About 200 Kenyans soldiers were killed in attack by Al-Shabaab last month: Somali president

Somalia, Mogadishu: Somali President Hassan Sheikh Mohamud released the figures during a speech on a national television station, although Kenya’s government has already rejected the figure. Mohamud told Somali Cable TV, a privately owned station, “When about 200 soldiers who came to help your country are killed in one morning, it is not something trivial”. The interview was posted on YouTube on Thursday.

Al Shabaab reportedly killed as many as 200 soldiers in an attack on a Kenyan military camp in Somalia by al-Shabaab Islamists last month, according to the latest death toll from the Somali government that would make it the deadliest assault carried out by the militants in their history. Kenyan authorities have refused to give a death toll following the January 15 raid, which targeted troops working under the African Union Mission in Somalia (AMISOM) near the southern Somali town of El Adde. Al-Shabaab later distributed photos purporting to show the bodies of dozens of Kenyan soldiers, many apparently shot in the head.

Mohamud said during the interview, “We have been winning for years and months but that el-Adde battle, we were defeated. Yes, in war, sometimes something that you do not like happens to you”. Kenya sent soldiers into Somalia in 2011 after raids in the border region and kidnappings that threatened the tourism industry in the region’s biggest economy and wider regional destabilisation. It later joined the AMISOM operation.

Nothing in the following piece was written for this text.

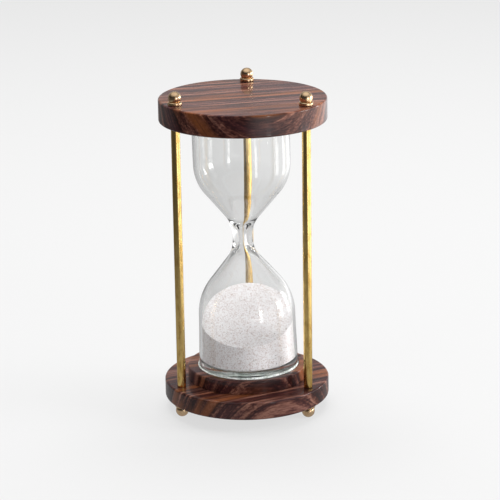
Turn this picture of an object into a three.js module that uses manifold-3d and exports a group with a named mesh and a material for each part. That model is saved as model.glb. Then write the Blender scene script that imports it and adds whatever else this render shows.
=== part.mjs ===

The militants have waged an insurgency in Somalia since 2006, expanding their operations across the border after the 2011 mission began. Al-Shabaab’s attacks in Kenya have included a raid by gunmen on the upscale Westgate shopping mall in 2013 and a university in Garissa in 2015. Hundreds of people have been killed in al-Shabaab attacks in the past two years. Kenya Defence Forces spokesman, Colonel David Obonyo, denied the number given by the Somali president and questioned the source of the information. He told,  “It is not true. This information never came from us or anyone in the government of Kenya”.